Content customization

  • Users like that they could turn on and off attributes displayed in request summaries because they "don't have to see everything."
  • The gear box on it's own was not discoverable or understandable.
  • Displaying the current owner in list view is useful in understanding who to contact
  • CL# is an important indicator for where a request is in the process. Participants found it valuable in the list view.
  • Users view the request details to see if documents have been attached.
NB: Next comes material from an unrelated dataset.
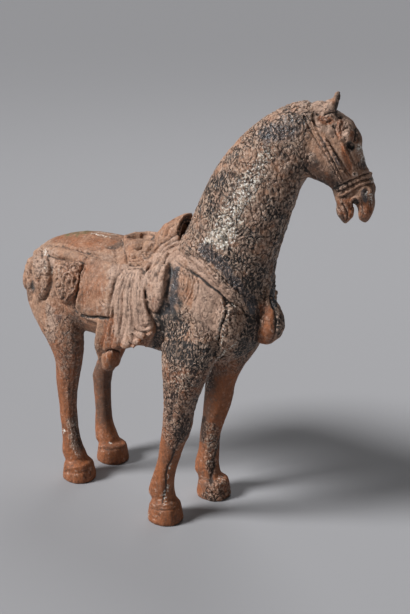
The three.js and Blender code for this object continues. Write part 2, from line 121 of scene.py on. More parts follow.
def addStudio():
    aim = Vector(camera["lookAt"])
    key = studio["key"]
    bpy.ops.object.light_add(type="SUN", location=aim + Vector(key["from"]) * 2)
    sun = bpy.context.object
    sun.name = "keyLight"
    sun.data.angle = math.radians(key["spread"])
    sun.data.energy = key["power"]
    sun.rotation_euler = (-Vector(key["from"])).to_track_quat("-Z", "Y").to_euler()
    for name in ("fill", "top"):
        light = studio[name]
        bpy.ops.object.light_add(type="AREA", location=light["place"])
        lamp = bpy.context.object
        lamp.name = name + "Light"
        lamp.data.shape = "DISK"
        lamp.data.size = light["size"]
        lamp.data.energy = light["power"]
        lamp.rotation_euler = (aim - lamp.location).to_track_quat("-Z", "Y").to_euler()
    world = bpy.data.worlds.new("paleRoom")
    world.use_nodes = True
    backdrop = world.node_tree.nodes["Background"]
    backdrop.inputs["Color"].default_value = (*studio["world"], 1)
    backdrop.inputs["Strength"].default_value = studio["worldStrength"]
    shown = world.node_tree.nodes.new("ShaderNodeBackground")
    shown.inputs["Color"].default_value = (*studio["roomShown"], 1)
    path = world.node_tree.nodes.new("ShaderNodeLightPath")
    mixed = world.node_tree.nodes.new("ShaderNodeMixShader")
    surface = world.node_tree.nodes["World Output"].inputs["Surface"]
    for source, socket in (
        (path.outputs["Is Camera Ray"], mixed.inputs[0]), (backdrop.outputs[0], mixed.inputs[1]),
        (shown.outputs[0], mixed.inputs[2]), (mixed.outputs[0], surface),
    ):
        world.node_tree.links.new(source, socket)
    bpy.context.scene.world = world
    bpy.context.scene.view_settings.view_transform = "Standard"
    bpy.ops.mesh.primitive_plane_add(size=studio["floorSize"])
    floor = bpy.context.object
    floor.name = "paleFloor"
    paper = bpy.data.materials.new("palePaper")
    paper.use_nodes = True
    shader = paper.node_tree.nodes["Principled BSDF"]
    shader.inputs["Base Color"].default_value = (*studio["floorColour"], 1)
    shader.inputs["Roughness"].default_value = 0.75
    floor.data.materials.append(paper)


addCamera()
addStudio()
print("stage: camera, lights and floor")


def pickOnly(piece):
    bpy.ops.object.select_all(action="DESELECT")
    piece.select_set(True)
    bpy.context.view_layer.objects.active = piece


def applyModifiers(piece):
    pickOnly(piece)
    for modifier in list(piece.modifiers):
        bpy.ops.object.modifier_apply(modifier=modifier.name)


def places(piece):
    flat = np.empty(len(piece.data.vertices) * 3, np.float32)
    piece.data.vertices.foreach_get("co", flat)
    return flat.reshape(-1, 3).astype(float)


def setPlaces(piece, points):
    piece.data.vertices.foreach_set("co", points.astype(np.float32).ravel())
    piece.data.update()


def normalsOf(piece):
    flat = np.empty(len(piece.data.vertices) * 3, np.float32)
    piece.data.vertex_normals.foreach_get("vector", flat)
    return flat.reshape(-1, 3).astype(float)


# Averages each point with its neighbours; the second, outward pass keeps the volume
def eased(points, edges, rounds, share=1.0):
    count = len(points)
    near, far = edges[:, 0], edges[:, 1]
    degree = np.bincount(near, minlength=count) + np.bincount(far, minlength=count)
    degree = np.maximum(degree, 1)[:, None]
    for step in range(rounds * 2):
        pull = 0.5 if step % 2 == 0 else -0.52
        total = np.stack([
            np.bincount(near, points[far, axis], count) + np.bincount(far, points[near, axis], count)
            for axis in range(3)
        ], 1)
        points = points + pull * share * (total / degree - points)
    return points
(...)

Sorting by attributes of a request

  • Users expect to be able to sort by attribute columns but it's unclear how that works. There was confusion between sort function and customizing columns and how it should work.
  • Sorting by team member or who "owns" a request would be valuable for some participants.
  • Participants who use search search by a variety of attributes including amount, FY#, and title.

Observers

  • Requesters often (but not always) add the same group of people as observers.
  • Sometimes people forget to add an observer which creates more work or created the need for an admin role.
  • Allowing requesters to add observers when creating a request could reduce time and errors.